The above production structure leads to our first channel: RRTC affects labor demand through labor saving for a given level of output, where workers are replaced by machines in the production of routine tasks, as seen from the direct positive relationship between r_j and |$\grave{L}_{ij}$| in equation (2). This effect is further reinforced as firms shift their production technology toward routine task inputs, represented by the indirect negative relationship between r_j and |$\grave{L}_{ij}$| working through T|$_{ij}$| in equation (2).¹¹ The intuition behind our labor-saving effect is that RRTC reduces the number of workers who are required to produce a given level of output. Rising output due to improving terms of trade counteracts this effect—we study this product demand response next.

2.2. Consumption

The product demand structure is depicted in Figure 1(b). We assume that the utility of households depends on the consumption of tradables |$\grave{X}$| and non-tradables |$\tilde{X}$| (where |$\tilde{.}$| denotes non-tradable sector variables) and follows a CD utility function: |$U=\grave{X}^{\mu }\tilde{X}^{1-\mu }$|⁠, where 0 < μ < 1 is the expenditure share of tradables.¹² Non-tradables are consumed locally, and are—without loss of generality—assumed to be homogeneous. Tradables are composed of local bundles |$\grave{x}_i$|⁠, produced by local firms, and are consumed by households from all regions worldwide. We assume that preferences for tradables follow a CES utility function, |$\grave{X} = [ \sum_{i\!=\!1}^I \grave{x}_i^{(\sigma -1)/\sigma } ]^{\sigma /(\sigma -1)}$|⁠, where σ > 0 is the elasticity of substitution between regional bundles of tradables. As such, σ reflects to what extent consumers can replace local bundles of tradables with bundles of tradables from other regions.

Product Demand Effect

This consumption structure provides us with the second channel through which RRTC affects employment. The substitution of capital for labor (see labor-saving effects) allows firms to reduce costs, which lowers the output prices of tradables, improving regions’ terms of trade. Product demand for tradables rises as a result of lower output prices, as seen from the negative relationship between |$\grave{p}_i/\grave{P}_{i^{\prime }}$| and |$\grave{x}_{{ii}^{\prime }}$| in equation (3). This leads to higher output and income, inducing additional labor demand in the tradable sector. This product demand effect of RRTC thus raises labor demand.¹³

2.3. Non-Tradable Sector

The representative firm in the non-tradable sector produces homogeneous goods and services using labor inputs, only. As outlined at the beginning of this section, this reflects the limited substitution possibilities between technological capital and labor in the production of non-tradables. The production function for non-tradables in region i is |$\tilde{Y}_i = \alpha \tilde{L}_i$|⁠, where labor input |$\tilde{L}_i$| is a CES-aggregate of task-specific labor inputs and α is the productivity of labor. We further assume the labor aggregate |$\tilde{L}_i$| to be performed by occupations j = 1, .., J, |$\tilde{L}_i = [ \sum _{j\!=\!1}^J (\tilde{\beta }_{ij} \tilde{L}_{ij})^{(\eta -1)/\eta }]^{\eta /(\eta -1)}$| with 0 < η < 1.

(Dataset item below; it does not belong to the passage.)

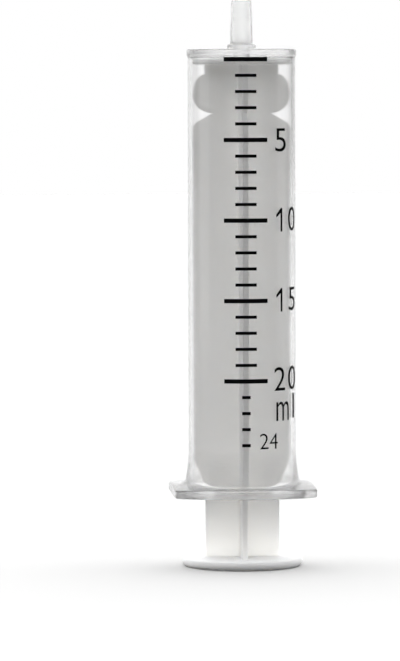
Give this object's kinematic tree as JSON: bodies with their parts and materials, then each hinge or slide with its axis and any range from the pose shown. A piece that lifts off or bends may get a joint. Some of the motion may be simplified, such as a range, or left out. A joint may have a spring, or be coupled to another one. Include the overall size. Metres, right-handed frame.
{
  "type": "luer slip syringe",
  "caption": "Two-piece disposable syringe: translucent barrel with a tapered slip nozzle, finger flange and printed scale, and a ribbed plunger that slides inside it.",
  "frame": {"origin": "middle of the thumb rest's underside, which the syringe stands on", "axes": "+Z along the syringe's axis from the thumb rest to the nozzle; the printed scale faces -Y; X runs between the flange's flat ends"},
  "size_m": [0.0284, 0.0292, 0.1131],
  "materials": {
    "barrel_pp": "satin, translucent moulded polypropylene",
    "plunger_pe": "satin, milky moulded polyethylene",
    "scale_ink": "flat black pad-printing ink"
  },
  "bodies": {
    "plunger_body": {"plunger": "plunger_pe"},
    "barrel_body": {"barrel": "barrel_pp", "scale_marks": "scale_ink"}
  },
  "joints": [
    {"name": "plunger_slide", "type": "slide", "parent": "plunger_body", "child": "barrel_body", "axis": [0, 0, 1], "range_m": [0, 0.0763]}
  ]
}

Local income I_i is composed of the sum of income in the non-tradable and tradable sectors, |$I_i = \widetilde {w}_i \tilde{L}_i + \kappa \grave{p}_i \grave{Y}_i$|⁠. Tradable sector income |$\kappa \grave{p}_i \grave{Y}_i$| and non-tradable sector income |$\widetilde {w}_i \tilde{L}_i$| consist only of labor income. We assume that tradable sector firms rent capital from the international capital market and that regions are too small to affect the size of that market. RRTC thus affects local income and, hence, labor demand in the non-tradable sector by affecting tradable sector income |$\kappa \grave{p}_i \grave{Y}_i$|⁠.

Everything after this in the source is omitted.